During the coronavirus outbreak, the simple act of walking in the front door has turned from a mundane moment to an involved process. We carefully remove face masks, throw away gloves, take off our shoes, reach for the hand sanitizer, or head to the sink to wash our hands. In the future, even once we ditch the masks and gloves, we may still think a little differently about our entryways.
The return of the mudroom, or an antechamber between the front door and the house, provides the ideal spot to remove shoes, hang up jackets, and slather on sanitizer before stepping inside. And even for homes that don’t have the luxury of a separate mudroom, there may be an increased focus on creating a clean and organized entryway “drop zone” so we can leave our germs at the door.
Antimicrobial Materials (Hello, Copper!)
Some materials are naturally antimicrobial, or the have intrinsic properties that destroy microorganisms. Fortunately, some common materials, including copper and its alloys brass and bronze, are antimicrobial. For this reason, we foresee copper, brass, and bronze hardware and fixtures becoming very popular in the months ahead.
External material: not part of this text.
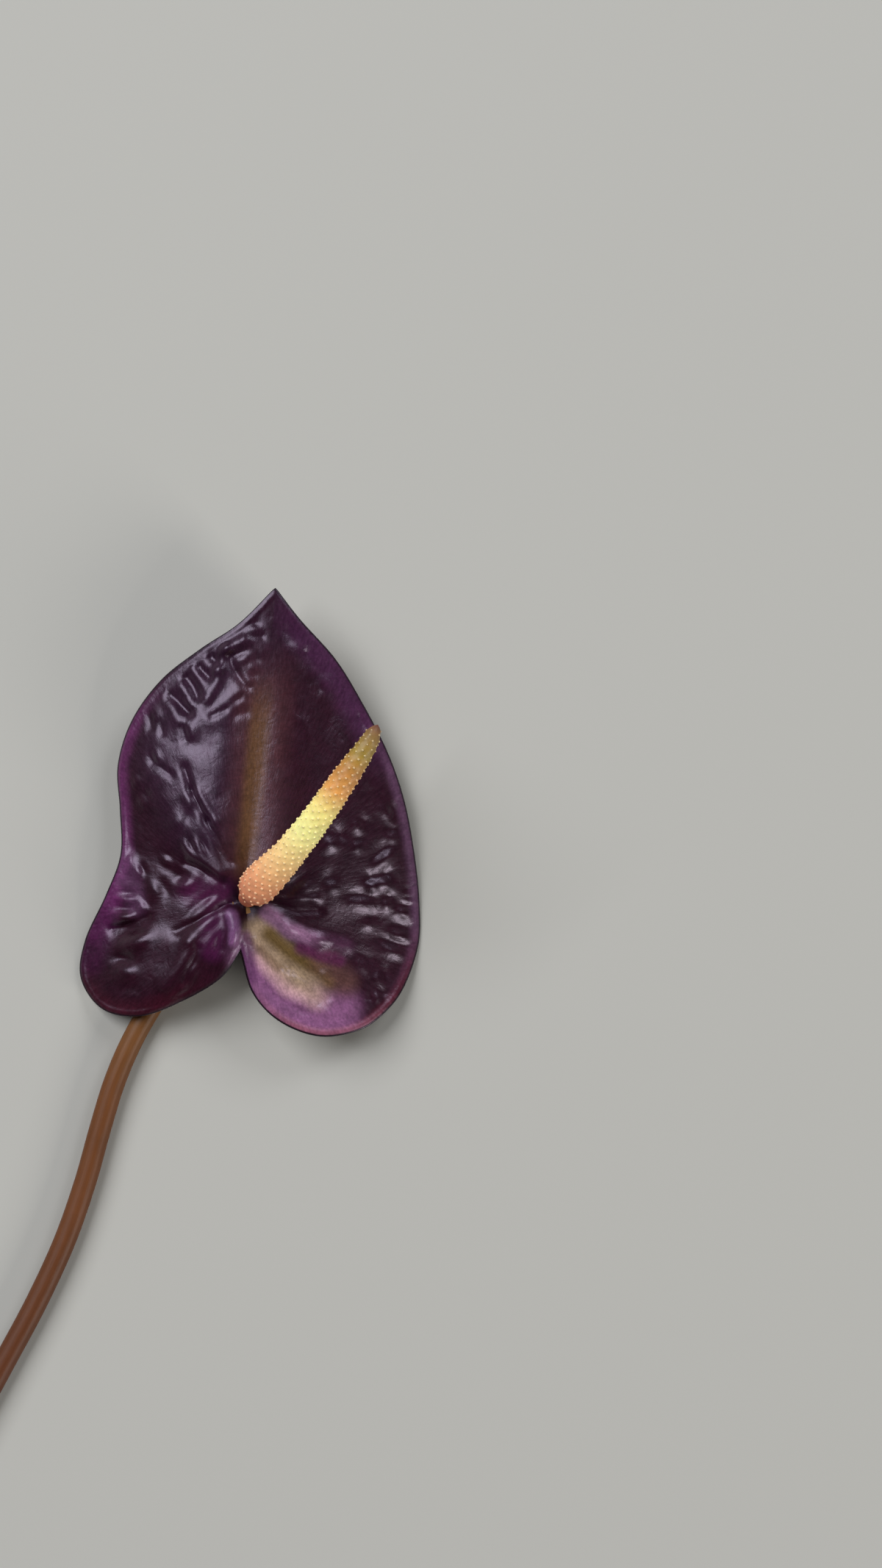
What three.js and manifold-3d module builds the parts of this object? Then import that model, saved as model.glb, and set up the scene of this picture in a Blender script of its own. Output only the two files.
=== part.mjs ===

These fixtures will help destroy germs and bacteria on kitchen cabinet handles or doorknobs, even if we’re not constantly dousing them with disinfecting spray.
Note: Just be sure when you’re shopping that the hardware is made of real copper or brass—many options are actually zinc or steel with a painted gold or copper finish.
Recently, as we all wash our hands more often than ever before, we’re paying extra attention to our sinks. The home retail experts at Build.com predict that touch-free faucets, like this sleek Kohler option, could become more popular as we all try to design a more hygienic home. If you’ve ever worried about getting your freshly washed hands instantly germy again when you turn off the faucet, this is the solution.
A few months ago, a home office was generally considered a nice bonus, but in the post-coronavirus real estate world, it may become a necessity. Now that stay-at-home orders have required many companies to set up systems for remote work, some predict that WFH will remain popular, even once quarantine ends. Suddenly, the home office that was once a luxury may become a must-have.
Although there isn’t any scientific evidence yet that high efficiency particulate air (HEPA) filters can capture the novel coronavirus, studies have shown that air filtration can reduce the transmission of the flu and measles, as noted by Consumer Reports. Even as we await the scientific evidence, the novel respiratory disease, coupled with more time spent at home, is making many of us rethink our indoor air quality.
Replacing or upgrading the filters in HVAC units in homes, as well as investing in air purifiers for homes and apartments, may soon become a top priority.
Everything that comprises your own home gym is up to you. There is no one size fits all rule but you should consider variables such as available room size, required weight, training intensity, and your preferred workouts method. A home gym can include smaller pieces of equipment to suit functional training all the way up to power racks for deep squats and massive weights. However, if you are short on space you may not be able to bring in larger equipment. Having a room especially for your fitness equipment is key if you’re looking to build a physique with adequate muscle. Converting your living room into a gym isn’t the best idea even if you are living alone.